The Tonle Sap lake is the largest body of freshwater in all of Southeast Asia and one of the most successful inland fisheries in the world. Its productivity comes from a unique hydrological function. The lake is fed by the Tonle Sap river, a Mekong tributary that reverses course twice a year, sending water, nutrients, and migrating fish down from the upper reaches of Asia's mighty Mekong river into the lake and back again. The first reversal typically takes place in May, as the Mekong swells with rain, forcing water into the Tonle Sap river and up into the lake. By November, the volume of the lake has grown so large it exerts an opposite force, sending water back down the eponymous river and into the Mekong.

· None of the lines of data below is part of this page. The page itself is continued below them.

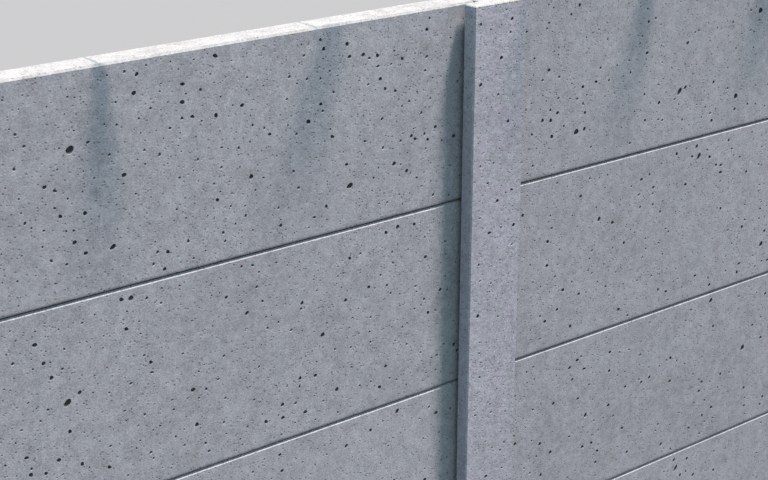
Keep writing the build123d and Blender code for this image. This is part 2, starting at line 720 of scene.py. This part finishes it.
def concrete(name, tone, is_post, sand, ripple, hue):
    """Cast concrete of one tone. Sand is its grain's contrast, and ripple its skin's height."""
    material, bench = new_finish(name)
    place = bench.add("ShaderNodeTexCoord").out("Object")
    parts = bench.add("ShaderNodeSeparateXYZ", inputs={"Vector": place})
    across, depth, height = parts.out("X"), parts.out("Y"), parts.out("Z")
    piece = piece_number(across, height, is_post)
    brightness, mottles, grain, specks = brightness_of(bench, place, piece, sand)
    if is_post:
        # Painted light along the post's left edge.
        brightness = brightness * painted_edge_light(across)
    else:
        # Grime and painted shade above each joint, and the tone of each bay's batch.
        brightness = brightness * joint_tone(height) * batch_tone(across)
    colour = drifting_colour(bench, place, piece, tone, hue)
    # The flat top is painted a little darker and less blue, against the strong warm light.
    colour = blend(bench, height > fence_top - painted_top_depth, colour, painted_top_tone)
    colour = tint(bench, colour, brightness)
    hollow = bench.add("ShaderNodeAttribute", {"attribute_name": "hollow"}).out("Fac")
    # Dirt and painted shade in the hollows of the holes.
    colour = blend(bench, hollow.fade(0.0, dirt_and_shade_full), colour, pit_dirt_and_shade)
    # The painted shadow streaks darken the colour and make it a little less rough.
    streak_shade = painted_shadow_streaks(bench, place, across, depth, height)
    colour = blend(bench, streak_shade, colour, streak_shadow_tint, "MULTIPLY")
    ripples = noise(bench, stretch(bench, place, (0.8, 0.8, 1.0)), ripple_scale, 2.0, piece)
    bump = bench.add("ShaderNodeBump", inputs={
        "Strength": 1.0, "Distance": bump_height,
        "Height": ripple * ripples + grain_height * grain - dot_depth * specks,
    })
    shader = bench.add("ShaderNodeBsdfPrincipled", inputs={
        "Base Color": colour, "Roughness": base_roughness - 0.15 * streak_shade + 0.08 * mottles,
        "Normal": bump, "Specular IOR Level": shine,
    })
    bench.add("ShaderNodeOutputMaterial", inputs={"Surface": shader})
    return material


panel_concrete = concrete("cast_panel", (0.294, 0.306, 0.346), False, 1.25, 0.4, 0.002)
post_concrete = concrete("cast_post", (0.3095, 0.3185, 0.374), True, 1.35, 1.2, 0.013)
print("materials", panel_concrete.name, post_concrete.name)

# %% [markdown]
# ## Listed holes
# The largest holes on the two bays in the picture catch the eye, so they are set down one by one:
# how far along the fence from the middle post, how far below the panel's top edge, length, width,
# and turn in degrees. All the others are random.

# %% List the large holes
large_holes = {
    "bay_2_panel_6": (
        (-0.676, 0.101, 0.012, 0.011, 40), (-0.250, 0.235, 0.011, 0.009, 20),
        (-0.626, 0.240, 0.010, 0.007, 30), (-0.463, 0.015, 0.008, 0.006, 140),
        (-0.191, 0.190, 0.006, 0.005, 70), (-0.349, 0.061, 0.006, 0.005, 60),
        (-0.651, 0.096, 0.006, 0.005, 20), (-0.487, 0.056, 0.006, 0.005, 90),
        (-0.562, 0.262, 0.006, 0.005, 60), (-0.569, 0.277, 0.006, 0.005, 60),
    ),
    "bay_3_panel_6": (
        (0.428, 0.210, 0.016, 0.008, 55), (0.193, 0.237, 0.012, 0.009, 30),
        (0.572, 0.242, 0.011, 0.009, 70), (0.619, 0.100, 0.012, 0.010, 60),
        (0.514, 0.275, 0.007, 0.006, 60), (0.509, 0.261, 0.006, 0.005, 60),
        (0.594, 0.096, 0.006, 0.005, 50), (0.135, 0.191, 0.006, 0.005, 60),
        (0.102, 0.275, 0.006, 0.005, 60),
    ),
    "bay_2_panel_5": (
        (-0.705, 0.137, 0.013, 0.009, 35), (-0.605, 0.016, 0.009, 0.007, 30),
        (-0.301, 0.151, 0.009, 0.007, 30), (-0.164, 0.016, 0.008, 0.006, 60),
        (-0.498, 0.275, 0.006, 0.005, 60), (-0.503, 0.261, 0.006, 0.005, 60),
    ),
    "bay_3_panel_5": (
        (0.488, 0.034, 0.014, 0.008, 55), (0.676, 0.237, 0.011, 0.009, 60),
        (0.481, 0.015, 0.008, 0.006, 60), (0.254, 0.096, 0.009, 0.007, 60),
        (0.618, 0.191, 0.007, 0.006, 60), (0.583, 0.267, 0.006, 0.005, 60),
    ),
    "bay_2_panel_4": ((-0.164, 0.016, 0.009, 0.007, 60),),
    "bay_3_panel_4": (
        (0.649, 0.136, 0.013, 0.009, 50), (0.549, 0.016, 0.010, 0.008, 60),
        (0.245, 0.150, 0.009, 0.007, 60), (0.442, 0.270, 0.008, 0.006, 60),
        (0.400, 0.124, 0.007, 0.006, 60), (0.140, 0.171, 0.007, 0.006, 60),
    ),
    "bay_3_panel_3": (
        (0.487, 0.034, 0.014, 0.008, 55), (0.481, 0.015, 0.008, 0.006, 60),
        (0.501, 0.053, 0.007, 0.006, 60),
    ),
}
print("large holes", sum(len(holes) for holes in large_holes.values()))

# %% [markdown]
# A piece is prepared outside the tree. A copy of it is merged into one clean shell, is cut where
# its sheets will meet, and loses the skins of its front and back.


# %% Open the shell of a piece
def skin(shell, depth, side):
    """The faces at this depth that look to one side: -1 is the front and 1 the back."""
    return [
        face for face in shell.faces
        if face.normal.y * side > 0.99 and abs(face.calc_center_median().y - depth) < merge_distance
    ]


def open_shell(name, columns, rows):
    """A merged and cut copy of a piece without its front and back, and the front's corners."""
    shell = bmesh.new()
    shell.from_mesh(nodes[name].data)
    bmesh.ops.remove_doubles(shell, verts=shell.verts, dist=merge_distance)
    low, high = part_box(name)
    corners = [vertex.co.copy() for face in skin(shell, low.y, -1) for vertex in face.verts]
    skin_low = Vector((min(c.x for c in corners), low.y, min(c.z for c in corners)))
    skin_high = Vector((max(c.x for c in corners), high.y, max(c.z for c in corners)))
    for count, normal in ((columns, (1, 0, 0)), (rows, (0, 0, 1))):
        for step in range(1, count):
            geometry = shell.verts[:] + shell.edges[:] + shell.faces[:]
            place = skin_low.lerp(skin_high, step / count)
            bmesh.ops.bisect_plane(shell, geom=geometry, plane_co=place, plane_no=normal)
    both = skin(shell, low.y, -1) + skin(shell, high.y, 1)
    bmesh.ops.delete(shell, geom=both, context="FACES")
    mesh = bpy.data.meshes.new(name + "_cast")
    shell.to_mesh(mesh)
    shell.free()
    return mesh, skin_low, skin_high


print("shells ready to open")

# %% [markdown]
# The opened shell gets the tree as a modifier. Its inputs are set before it is first evaluated,
# each by the identifier of its socket. Evaluating it turns the result into a plain mesh, and the
# modifier goes.


# %% Tell how a piece is cast
def placed_holes(name, middle_x, middle_z, top):
    """The listed holes on a piece, as the points of a mesh in the skin's own frame."""
    holes = large_holes.get(name, ())
    mesh = bpy.data.meshes.new(name + "_holes")
    spots = [(x - middle_x, top - below - middle_z, 0.0) for x, below, *_ in holes]
    mesh.from_pydata(spots, [], [])
    for index, attribute in enumerate(("length", "width", "turn"), start=2):
        in_degrees = attribute == "turn"
        values = [math.radians(hole[index]) if in_degrees else hole[index] for hole in holes]
        mesh.attributes.new(attribute, "FLOAT", "POINT").data.foreach_set("value", values)
    return bpy.data.objects.new(name + "_holes", mesh)


def cast(name, kind, seed, material, front_density, back_density):
    """One finished piece in place of a node."""
    mesh, low, high = open_shell(name, *layouts[kind])
    piece = bpy.data.objects.new(name + "_cast", mesh)
    bpy.context.scene.collection.objects.link(piece)
    middle_x, middle_z = (low.x + high.x) / 2, (low.z + high.z) / 2
    modifier = piece.modifiers.new("cast", "NODES")
    modifier.node_group = piece_trees[kind]
    sockets = piece_trees[kind].interface.items_tree
    keys = {socket.name: socket.identifier for socket in sockets if socket.in_out == "INPUT"}
    values = {
        "Width": high.x - low.x, "Height": high.z - low.z, "Middle X": middle_x,
        "Middle Z": middle_z, "Front": low.y, "Back": high.y, "Front Density": front_density,
        "Back Density": back_density, "Seed": seed, "Material": material,
        "Placed": placed_holes(name, middle_x, middle_z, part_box(name)[1].z),
        "Nothing Placed": nothing_placed,
    }
    for key, value in values.items():
        modifier[keys[key]] = value
    depsgraph = bpy.context.evaluated_depsgraph_get()
    made = bpy.data.meshes.new_from_object(
        piece.evaluated_get(depsgraph), preserve_all_data_layers=True, depsgraph=depsgraph
    )
    piece.modifiers.clear()
    piece.data = made
    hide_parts(name)
    return piece


nothing_placed = bpy.data.objects.new("no_holes", bpy.data.meshes.new("no_holes"))
print("large holes by hand on", len(large_holes), "panels")

# %% [markdown]
# Now every panel and post is cast. The front lay against the mould, so it is full of holes. The
# back was the open side of the mould and was floated flat, so it has far fewer. Each piece has a
# seed of its own, and gets its concrete as its material.

# %% Cast every piece
finishes = {"panel": panel_concrete, "post": post_concrete}
densities = {"panel": (2400.0, 300.0), "post": (2500.0, 700.0)}

triangles = 0
for index, name in enumerate(panels + posts):
    is_post = name in posts
    kind = "post" if is_post else "panel"
    piece = cast(name, kind, index + 1, finishes[kind], *densities[kind])
    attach(piece, "root")
    count = sum(len(face.vertices) - 2 for face in piece.data.polygons)
    triangles += count
    if index % 6 == 0:
        print(piece.name, count, "triangles")
print("all pieces", triangles, "triangles")

# %% [markdown]
# ## The studio
# A plain pale floor carries the fence. To the camera, and in a reflection, it is a mid grey with a
# little light of its own, so that the shadow on it stays soft. To all other rays it is a darker
# floor, so that it throws no glare up into the shaded sides.

# %% Lay the floor
floor_radius = 90.0
floor_shown = (0.108, 0.114, 0.119, 1.0)
floor_glow = (0.27, 0.27, 0.275, 1.0)
floor_quiet = (0.08, 0.08, 0.08, 1.0)


def shows(bench):
    """1 for the rays that show a surface, straight, by reflection or through glass, and else 0."""
    path = bench.add("ShaderNodeLightPath")
    straight = path.maths("MAXIMUM", path.out("Is Camera Ray"), path.out("Is Glossy Ray"))
    return path.maths("MAXIMUM", straight, path.out("Is Transmission Ray"))


def floor_finish():
    material, bench = new_finish("floor")
    seen = shows(bench)
    shown = bench.add("ShaderNodeBsdfDiffuse", inputs={"Color": floor_shown})
    glow = bench.add("ShaderNodeEmission", inputs={"Color": floor_glow, "Strength": 1.0})
    shown = bench.add("ShaderNodeAddShader", inputs={0: shown, 1: glow})
    quiet = bench.add("ShaderNodeBsdfDiffuse", inputs={"Color": floor_quiet})
    mixed = bench.add("ShaderNodeMixShader", inputs={0: seen, 1: quiet, 2: shown})
    bench.add("ShaderNodeOutputMaterial", inputs={"Surface": mixed})
    return material


bpy.ops.mesh.primitive_circle_add(vertices=96, radius=floor_radius, fill_type="NGON")
floor = bpy.context.object
floor.name = "floor"
floor.data.materials.append(floor_finish())
print("floor", floor_radius)

# %% [markdown]
# The main lamp stands high in front, to the right. It only grazes the front, which is why every
# pit and grain of sand shows, and why a post throws a narrow shadow on the panel to its left. Its
# angle gives that shadow a soft edge. A wide low lamp behind the fence lifts its back.

# %% Set the lamps
sun_from = Vector((1.17, -1.0, 4.4))
back_from = Vector((0.0, 1.0, 0.14))


def lamp(name, towards, strength, colour, angle):
    data = bpy.data.lights.new(name, "SUN")
    data.energy = strength
    data.color = colour
    data.angle = math.radians(angle)
    made = bpy.data.objects.new(name, data)
    made.rotation_euler = towards.to_track_quat("Z", "Y").to_euler()
    bpy.context.scene.collection.objects.link(made)
    return made


sun = lamp("sun", sun_from, strength=8.8, colour=(1.0, 0.855, 0.803), angle=8.5)
back_light = lamp("back_light", back_from, strength=2.0, colour=(1.0, 0.84, 0.78), angle=50.0)
print("lamps", sun.name, back_light.name)

# %% [markdown]
# The world fills the shadows with bluish light, as a clear sky does. Where the camera looks past
# the floor, it sees a plain pale grey instead.

# %% Light the shadows
sky_fill = (0.517, 0.735, 0.795, 1.0)
sky_shown = (0.64, 0.64, 0.65, 1.0)

world = bpy.data.worlds.new("world")
bpy.context.scene.world = world
world.use_nodes = True
world.node_tree.nodes.clear()
sky = Bench(world.node_tree)
seen = shows(sky)
fill = sky.add("ShaderNodeBackground", inputs={"Color": sky_fill, "Strength": 1.0})
shown = sky.add("ShaderNodeBackground", inputs={"Color": sky_shown, "Strength": 1.0})
mixed = sky.add("ShaderNodeMixShader", inputs={0: seen, 1: fill, 2: shown})
sky.add("ShaderNodeOutputWorld", inputs={"Surface": mixed})
print("world nodes", len(world.node_tree.nodes))
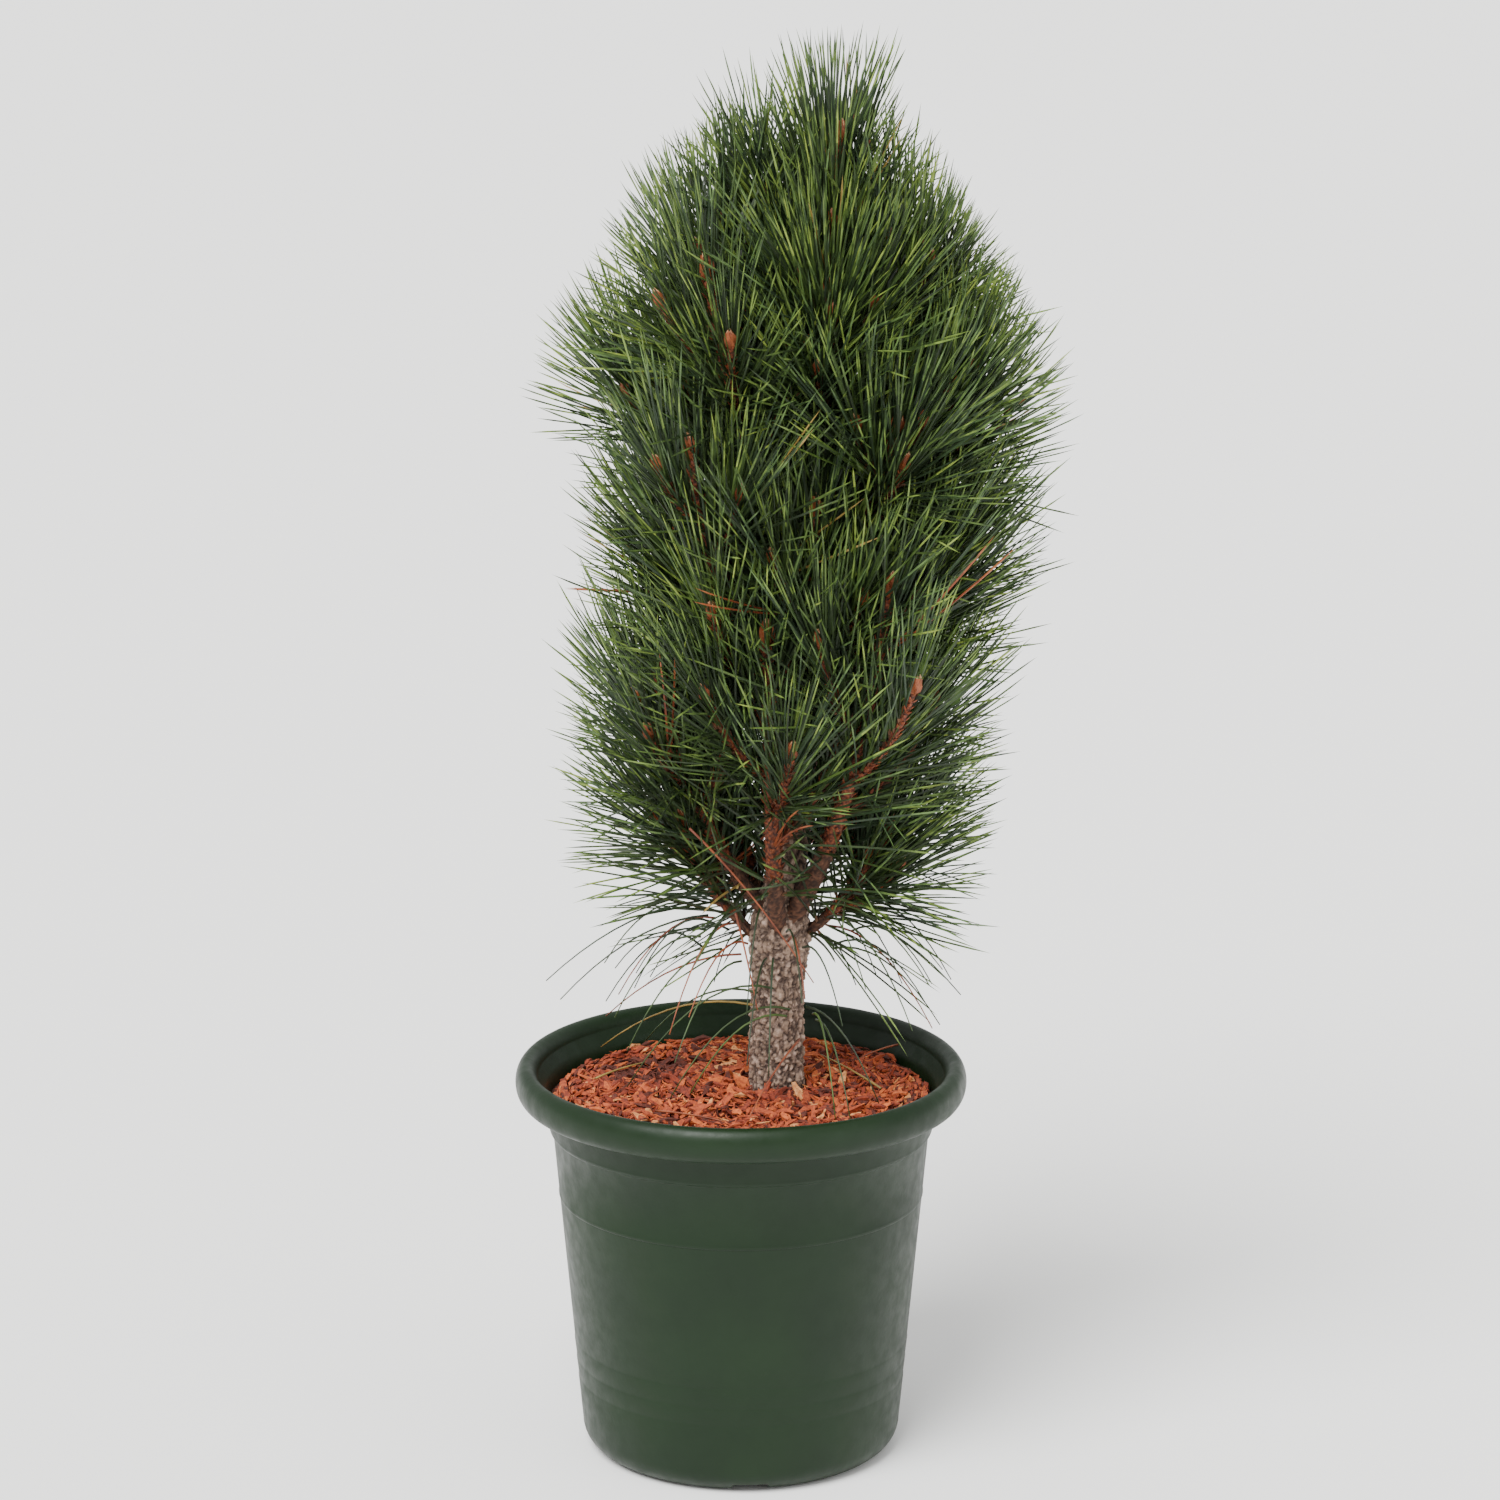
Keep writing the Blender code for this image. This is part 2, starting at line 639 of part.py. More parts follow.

This flood pulse that feeds Cambodia's Tonle Sap can expand the lake up to six times its size — as much as 6,000 square miles — during the rainy season. With it comes fish, an extraordinary abundance that has sustained the population for thousands of years. Ancient lakeside tombs hold the remains of cooked meals: fish salted and marinated; fish turned into soup; fish roasted and smoked. Angkorian bas reliefs are studded with snakeheads and carps and vendors selling freshly caught fish. "There are very many fish whose names I don’t know, all of them coming from the Freshwater Sea ... They get clams, mud clams and pond snails just by scooping them out of the Freshwater Sea," Zhou Daguan, a Chinese emissary who penned the first outsider's account of Cambodia, wrote in the late 13th century. Today, some 500,000 tons of fish are pulled from the lake each year, and millions more from the rest of the lower Mekong basin, which spreads across neighboring Thailand, Laos, and Vietnam. With the flood pulse slowing, the fish are fast vanishing.
Last year, the Tonle Sap river reversal occurred months later than usual and lasted barely six weeks. This year, some believe it never reversed course at all. If it did, climate change and dams have left the river level so low as to make the reversal negligible.
Usually, the reversal lasts 160 days and sends 38.37 cubic-kilometers of water flooding into the lake, according to two-decade averages collected by the Mekong River Commission, an intergovernmental body aimed at joint river management. An MRC report released at the end of September shows a staggering drop. During July, August, and September, the lake reached a quarter of its normal volume. In fact, the lake's volume during that time was barely half of what it was a year earlier — when the Mekong receded to a historic low, leading to food shortages across the region.
Monitoring from the Mekong River Commission shows that water levels on the Tonle Sap river in September were about half their average depth. At the end of September, the river approaches its maximum height: it's typically some 8.5 meters deep at Phnom Penh Port, which sits at the bottom of the Tonle Sap river, less than a mile from where it meets the Mekong. This year, it was 4.4 meters.
Until mid-October, as a tropical storm and flash flooding battered Cambodia, the height of the Tonle Sap river never once topped 5 meters — a depth, that if sustained, serves as the tipping point at which the river would reverse course, according to Brian Eyler, Southeast Asia program director at the Stimson Center.